In the first two terms, the course grade will be equally weighted between course homework sets (one each for the first three weeks), course participation in project and team meetings, and the final project presentation. For the third term, the course grade will be based on the following factors:

  • Homework (20%): Homework sets will be handed out weekly for the first five weeks of the class. Most sets will consist of some work that is done by the student's team, as well as a (short) individual portion
  • Team project reviews (20%): Each team will be required to present a review to an outside review team the end of the term. Each student on the team should give a portion of at least one of the presentations.
  • Project documentation (40%): All work performed as part of the class should be documented in an appropriate format (to be decided by the teams).

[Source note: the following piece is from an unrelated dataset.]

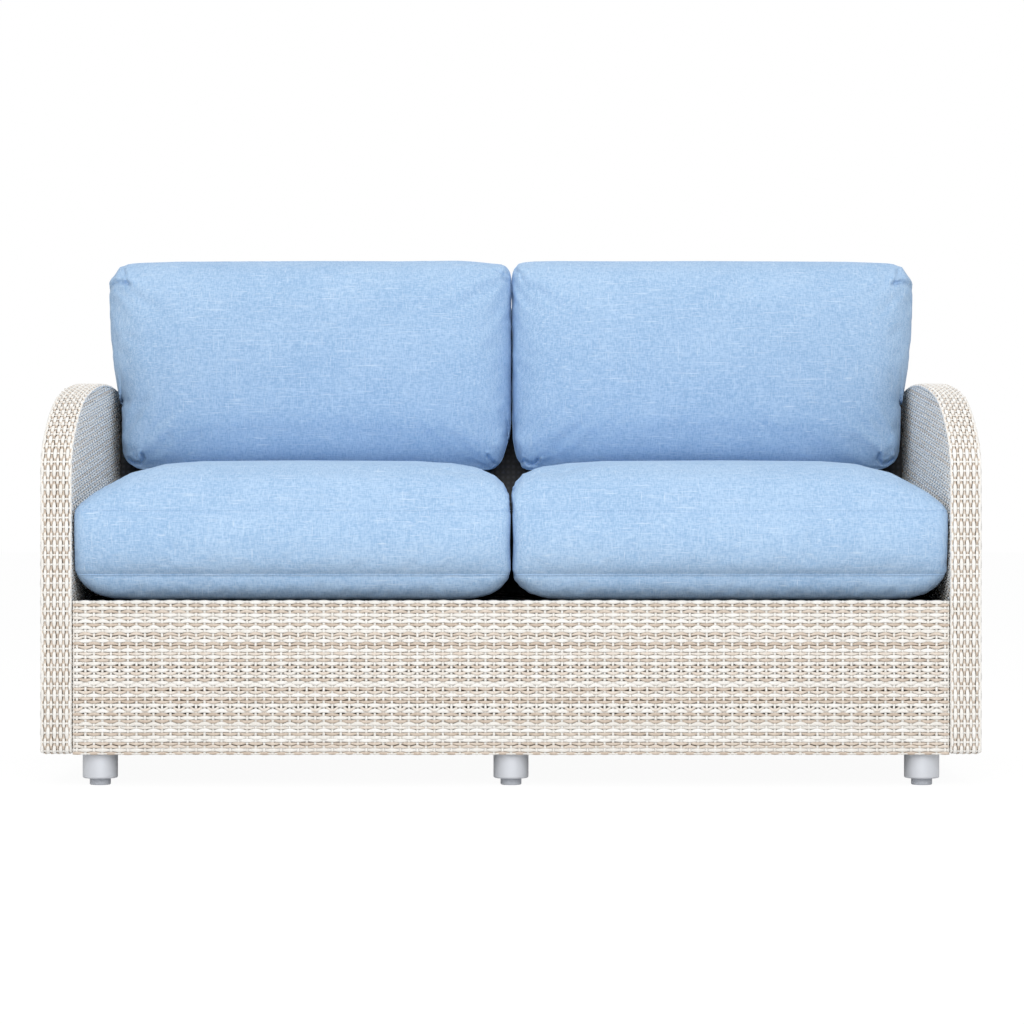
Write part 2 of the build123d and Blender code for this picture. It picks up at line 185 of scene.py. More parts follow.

Each individual will turn in the documentation for the items they are responsible by the end of the term.
  • Participation (20%): Students are expected to attend project and team meetings and to participate in a constructive manner toward the over goals of the team. Team coordinators and instructors will provide assessments for each student based on the level and quality of participation in project activities.

2006-07 Project

This year's project is the development of an autonomous vehicle capable of participating in the 2007 Urban Challenge, scheduled for 3 November 2007. The Urban Challenge is an autonomous vehicle competition involving up to 60 miles of autonomous driving in urban-like environments, including moving traffic, intersections, parking lots and traffic circles. The vehicle that completes the route in the shortest time under 6 hours wins the $2M grand prize.

For 2007, students in CS/EE/ME 75 will design, build, and document an autonomous vehicle capable of winning the urban challenge. The vehicle must be capable of operating in dynamic environments for 6 hours, at speeds of up to 30 miles per hour. This will require a level of sophistication in planning algorithms, sensor fusion and driving software substantially beyond current capabilities for autonomous vehicles.